Directive —
Write out every entry word for word.

Dataset records —
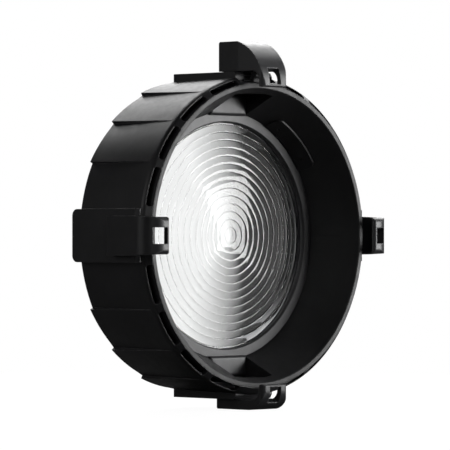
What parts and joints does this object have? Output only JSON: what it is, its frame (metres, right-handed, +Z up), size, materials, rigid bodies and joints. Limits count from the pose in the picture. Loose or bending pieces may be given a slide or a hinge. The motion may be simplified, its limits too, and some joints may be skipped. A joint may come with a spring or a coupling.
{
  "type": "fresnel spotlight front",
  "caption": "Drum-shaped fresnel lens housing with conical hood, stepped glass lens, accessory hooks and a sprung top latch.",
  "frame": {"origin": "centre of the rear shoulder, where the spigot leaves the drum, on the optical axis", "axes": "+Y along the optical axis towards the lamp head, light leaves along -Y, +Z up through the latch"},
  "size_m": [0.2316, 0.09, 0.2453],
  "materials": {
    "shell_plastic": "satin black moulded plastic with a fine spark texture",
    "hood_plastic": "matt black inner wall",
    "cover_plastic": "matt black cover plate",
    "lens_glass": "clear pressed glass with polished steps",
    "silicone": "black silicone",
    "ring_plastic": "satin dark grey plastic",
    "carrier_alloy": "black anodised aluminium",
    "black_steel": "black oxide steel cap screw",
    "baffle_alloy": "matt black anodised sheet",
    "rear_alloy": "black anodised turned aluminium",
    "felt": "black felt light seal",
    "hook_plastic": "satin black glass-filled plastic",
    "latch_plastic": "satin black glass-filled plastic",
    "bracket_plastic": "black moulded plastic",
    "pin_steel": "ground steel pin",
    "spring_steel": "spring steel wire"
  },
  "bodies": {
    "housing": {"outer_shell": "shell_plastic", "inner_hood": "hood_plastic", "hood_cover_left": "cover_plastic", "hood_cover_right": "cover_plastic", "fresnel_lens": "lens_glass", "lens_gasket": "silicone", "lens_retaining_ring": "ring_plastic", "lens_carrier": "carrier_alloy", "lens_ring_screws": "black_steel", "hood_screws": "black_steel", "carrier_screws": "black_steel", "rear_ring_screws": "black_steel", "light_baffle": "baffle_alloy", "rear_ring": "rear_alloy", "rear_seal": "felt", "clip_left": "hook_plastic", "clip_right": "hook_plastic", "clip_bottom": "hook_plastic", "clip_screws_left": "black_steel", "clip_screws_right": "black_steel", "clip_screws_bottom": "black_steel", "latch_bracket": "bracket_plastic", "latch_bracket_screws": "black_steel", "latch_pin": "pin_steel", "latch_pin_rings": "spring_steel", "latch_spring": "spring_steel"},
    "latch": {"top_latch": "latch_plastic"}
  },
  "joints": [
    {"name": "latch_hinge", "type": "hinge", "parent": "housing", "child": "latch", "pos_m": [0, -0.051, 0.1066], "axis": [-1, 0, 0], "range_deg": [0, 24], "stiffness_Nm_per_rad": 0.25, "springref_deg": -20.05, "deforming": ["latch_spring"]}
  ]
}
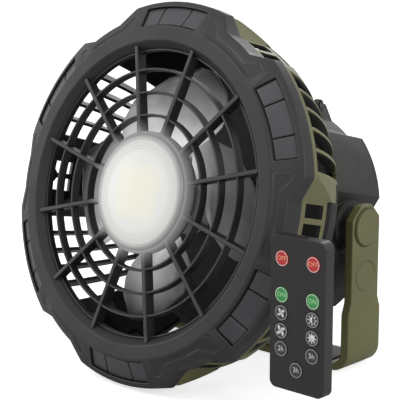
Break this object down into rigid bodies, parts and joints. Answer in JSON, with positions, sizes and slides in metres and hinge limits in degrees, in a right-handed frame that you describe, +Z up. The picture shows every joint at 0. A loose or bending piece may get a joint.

Answer for this exercise —
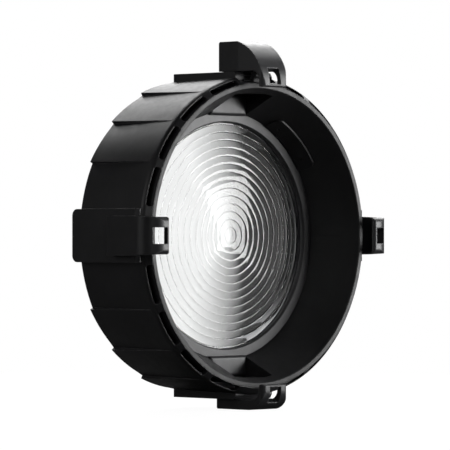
What parts and joints does this object have? Output only JSON: what it is, its frame (metres, right-handed, +Z up), size, materials, rigid bodies and joints. Limits count from the pose in the picture. Loose or bending pieces may be given a slide or a hinge. The motion may be simplified, its limits too, and some joints may be skipped. A joint may come with a spring or a coupling.
{
  "type": "fresnel spotlight front",
  "caption": "Drum-shaped fresnel lens housing with conical hood, stepped glass lens, accessory hooks and a sprung top latch.",
  "frame": {"origin": "centre of the rear shoulder, where the spigot leaves the drum, on the optical axis", "axes": "+Y along the optical axis towards the lamp head, light leaves along -Y, +Z up through the latch"},
  "size_m": [0.2316, 0.09, 0.2453],
  "materials": {
    "shell_plastic": "satin black moulded plastic with a fine spark texture",
    "hood_plastic": "matt black inner wall",
    "cover_plastic": "matt black cover plate",
    "lens_glass": "clear pressed glass with polished steps",
    "silicone": "black silicone",
    "ring_plastic": "satin dark grey plastic",
    "carrier_alloy": "black anodised aluminium",
    "black_steel": "black oxide steel cap screw",
    "baffle_alloy": "matt black anodised sheet",
    "rear_alloy": "black anodised turned aluminium",
    "felt": "black felt light seal",
    "hook_plastic": "satin black glass-filled plastic",
    "latch_plastic": "satin black glass-filled plastic",
    "bracket_plastic": "black moulded plastic",
    "pin_steel": "ground steel pin",
    "spring_steel": "spring steel wire"
  },
  "bodies": {
    "housing": {"outer_shell": "shell_plastic", "inner_hood": "hood_plastic", "hood_cover_left": "cover_plastic", "hood_cover_right": "cover_plastic", "fresnel_lens": "lens_glass", "lens_gasket": "silicone", "lens_retaining_ring": "ring_plastic", "lens_carrier": "carrier_alloy", "lens_ring_screws": "black_steel", "hood_screws": "black_steel", "carrier_screws": "black_steel", "rear_ring_screws": "black_steel", "light_baffle": "baffle_alloy", "rear_ring": "rear_alloy", "rear_seal": "felt", "clip_left": "hook_plastic", "clip_right": "hook_plastic", "clip_bottom": "hook_plastic", "clip_screws_left": "black_steel", "clip_screws_right": "black_steel", "clip_screws_bottom": "black_steel", "latch_bracket": "bracket_plastic", "latch_bracket_screws": "black_steel", "latch_pin": "pin_steel", "latch_pin_rings": "spring_steel", "latch_spring": "spring_steel"},
    "latch": {"top_latch": "latch_plastic"}
  },
  "joints": [
    {"name": "latch_hinge", "type": "hinge", "parent": "housing", "child": "latch", "pos_m": [0, -0.051, 0.1066], "axis": [-1, 0, 0], "range_deg": [0, 24], "stiffness_Nm_per_rad": 0.25, "springref_deg": -20.05, "deforming": ["latch_spring"]}
  ]
}
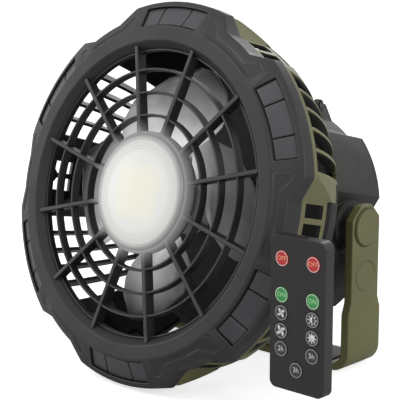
Break this object down into rigid bodies, parts and joints. Answer in JSON, with positions, sizes and slides in metres and hinge limits in degrees, in a right-handed frame that you describe, +Z up. The picture shows every joint at 0. A loose or bending piece may get a joint.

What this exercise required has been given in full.